Tomboy Samurai (Onnazamurai tadaima sanjo, Shochiku, 1958) was directed by Kunio Watanabe. It stars Hibari opposite Jushiro Konoe. She plays a merchant's daughter who disguises herself as a man, changes her name, & sets out for Edo for adventure.
For Tadashi Sawashima's Hibari no Mori no Ishimatsu (Ishimatsu the Gambler; aka, Ishimatsu the One-eyed Avenger, Toei, 1960) Hibari's co-star is the great Tomisaburo Wakayama as the historical yakuza boss Jirocho of Shimizu, playing his role in a fatherly manner, plus Hibari's recurring co-star Kotaro Satomi as a happy-go-lucky singing pickpocket.
Hibari plays the titular hero Ishimatsu, a chivalrous one-eyed wandering yakuza. He wanders the Tokaido Road in cape & flat-topped hat interfering with the ill deeds of bad guys.
This tough-guy character was borrowed from kabuki theater as the subject of sundry feature films, television shows, anime & video games about medieval gamblers. Hibari plays "him" as an eighteen year old rowdy with good heart but short temper.
One of the most charming extended sequences is Ishimatsu's dream that he is Ushimaro of a well known fairy tale who road a sea-turtle to the land of a sea princess.
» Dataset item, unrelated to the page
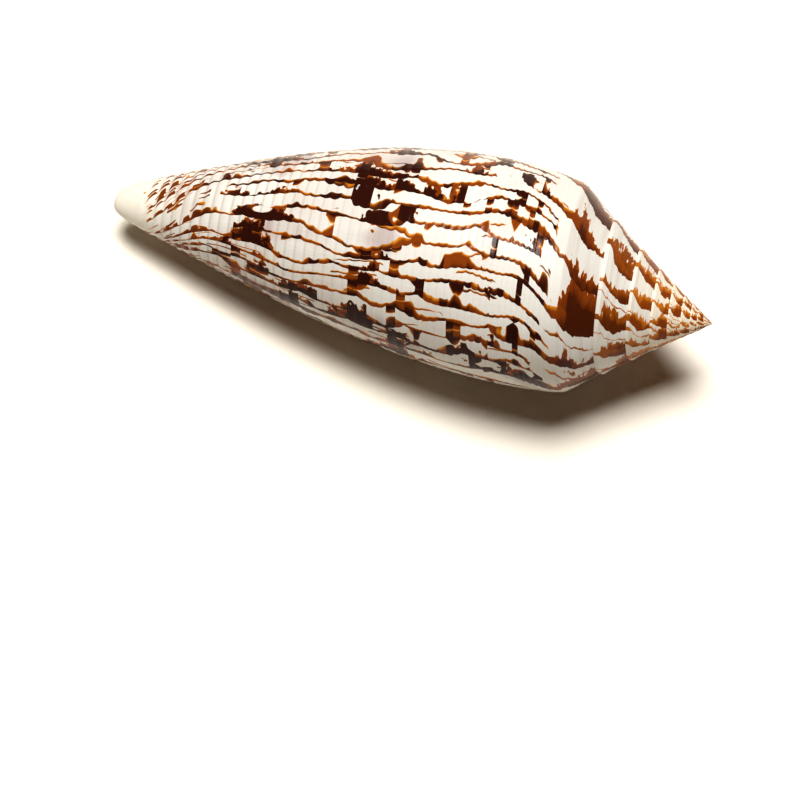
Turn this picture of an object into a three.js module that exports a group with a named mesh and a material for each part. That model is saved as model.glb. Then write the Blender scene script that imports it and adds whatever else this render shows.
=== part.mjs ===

In the undersea world, Hibari & Kotaro sing a couple big numbers that lean in the direction of Busby Berkley, at one point dancing through the Dragon Palace to Ravel's Bolero. It'll obviously thrill kids, but the whole dream is so sweetly bizarre it'll delight anyone.
When the dream is done, it's back to the rough-&-tumble world of the one-eyed wandering adventurer, simply one of her best male roles with plenty of opportunity for tough talk & fight action, while bonding with get a young blind princess Ishimatsu struggles to transport home to safety with assassins in pursuit. The climactic battle of swords takes place mainly in a bowling alley, keeping it lighthearted even for violent sequences.